EXERCISE REQUIREMENTS:
Extract all lines that hold "joints" from the records below.

PROVIDED RECORDS:

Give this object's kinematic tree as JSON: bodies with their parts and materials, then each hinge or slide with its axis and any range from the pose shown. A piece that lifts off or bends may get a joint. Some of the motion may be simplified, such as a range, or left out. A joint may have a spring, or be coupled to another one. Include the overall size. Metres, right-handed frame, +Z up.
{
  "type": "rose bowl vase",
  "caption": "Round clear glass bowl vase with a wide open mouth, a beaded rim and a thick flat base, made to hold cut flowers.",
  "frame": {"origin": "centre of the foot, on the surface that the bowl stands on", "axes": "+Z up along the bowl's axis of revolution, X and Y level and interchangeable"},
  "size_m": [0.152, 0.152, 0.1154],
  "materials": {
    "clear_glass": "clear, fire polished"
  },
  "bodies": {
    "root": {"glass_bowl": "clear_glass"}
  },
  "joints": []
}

---

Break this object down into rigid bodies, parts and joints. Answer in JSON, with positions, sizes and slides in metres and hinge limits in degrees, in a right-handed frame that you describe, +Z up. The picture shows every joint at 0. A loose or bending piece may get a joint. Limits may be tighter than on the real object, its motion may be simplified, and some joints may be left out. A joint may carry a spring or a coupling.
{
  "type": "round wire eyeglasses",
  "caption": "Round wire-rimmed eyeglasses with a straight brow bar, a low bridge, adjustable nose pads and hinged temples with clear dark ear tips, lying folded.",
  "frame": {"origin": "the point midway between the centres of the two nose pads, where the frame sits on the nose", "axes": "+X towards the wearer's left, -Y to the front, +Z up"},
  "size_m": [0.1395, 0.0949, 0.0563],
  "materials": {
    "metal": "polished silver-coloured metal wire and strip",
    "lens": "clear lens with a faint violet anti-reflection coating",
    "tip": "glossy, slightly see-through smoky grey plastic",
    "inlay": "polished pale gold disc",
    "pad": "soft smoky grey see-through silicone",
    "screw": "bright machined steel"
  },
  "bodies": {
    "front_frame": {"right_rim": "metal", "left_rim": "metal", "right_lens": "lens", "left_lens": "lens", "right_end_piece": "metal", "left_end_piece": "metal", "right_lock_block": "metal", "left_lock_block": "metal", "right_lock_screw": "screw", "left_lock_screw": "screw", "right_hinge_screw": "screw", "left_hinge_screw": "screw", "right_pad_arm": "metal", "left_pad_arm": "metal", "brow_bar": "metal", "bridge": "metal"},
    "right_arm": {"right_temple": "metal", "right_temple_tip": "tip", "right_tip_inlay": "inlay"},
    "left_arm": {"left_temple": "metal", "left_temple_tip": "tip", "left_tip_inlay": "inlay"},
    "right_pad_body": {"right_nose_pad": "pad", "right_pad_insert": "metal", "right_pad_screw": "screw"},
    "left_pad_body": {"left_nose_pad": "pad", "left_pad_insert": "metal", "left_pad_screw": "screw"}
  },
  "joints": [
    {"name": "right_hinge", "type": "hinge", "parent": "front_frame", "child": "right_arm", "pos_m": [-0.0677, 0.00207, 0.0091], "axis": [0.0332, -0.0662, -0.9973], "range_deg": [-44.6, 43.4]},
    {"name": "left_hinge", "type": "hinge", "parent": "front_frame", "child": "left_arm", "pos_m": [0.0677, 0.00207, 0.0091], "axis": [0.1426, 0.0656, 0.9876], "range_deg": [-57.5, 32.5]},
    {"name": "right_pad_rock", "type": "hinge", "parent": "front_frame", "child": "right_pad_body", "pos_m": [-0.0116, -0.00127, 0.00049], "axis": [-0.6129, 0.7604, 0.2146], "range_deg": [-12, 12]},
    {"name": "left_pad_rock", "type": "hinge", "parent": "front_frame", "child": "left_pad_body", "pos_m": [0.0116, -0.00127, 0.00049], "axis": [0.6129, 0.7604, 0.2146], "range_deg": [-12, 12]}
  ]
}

RESULT OF THE TASK:
  "joints": []
Break this object down into rigid bodies, parts and joints. Answer in JSON, with positions, sizes and slides in metres and hinge limits in degrees, in a right-handed frame that you describe, +Z up. The picture shows every joint at 0. A loose or bending piece may get a joint. Limits may be tighter than on the real object, its motion may be simplified, and some joints may be left out. A joint may carry a spring or a coupling.
  "joints": [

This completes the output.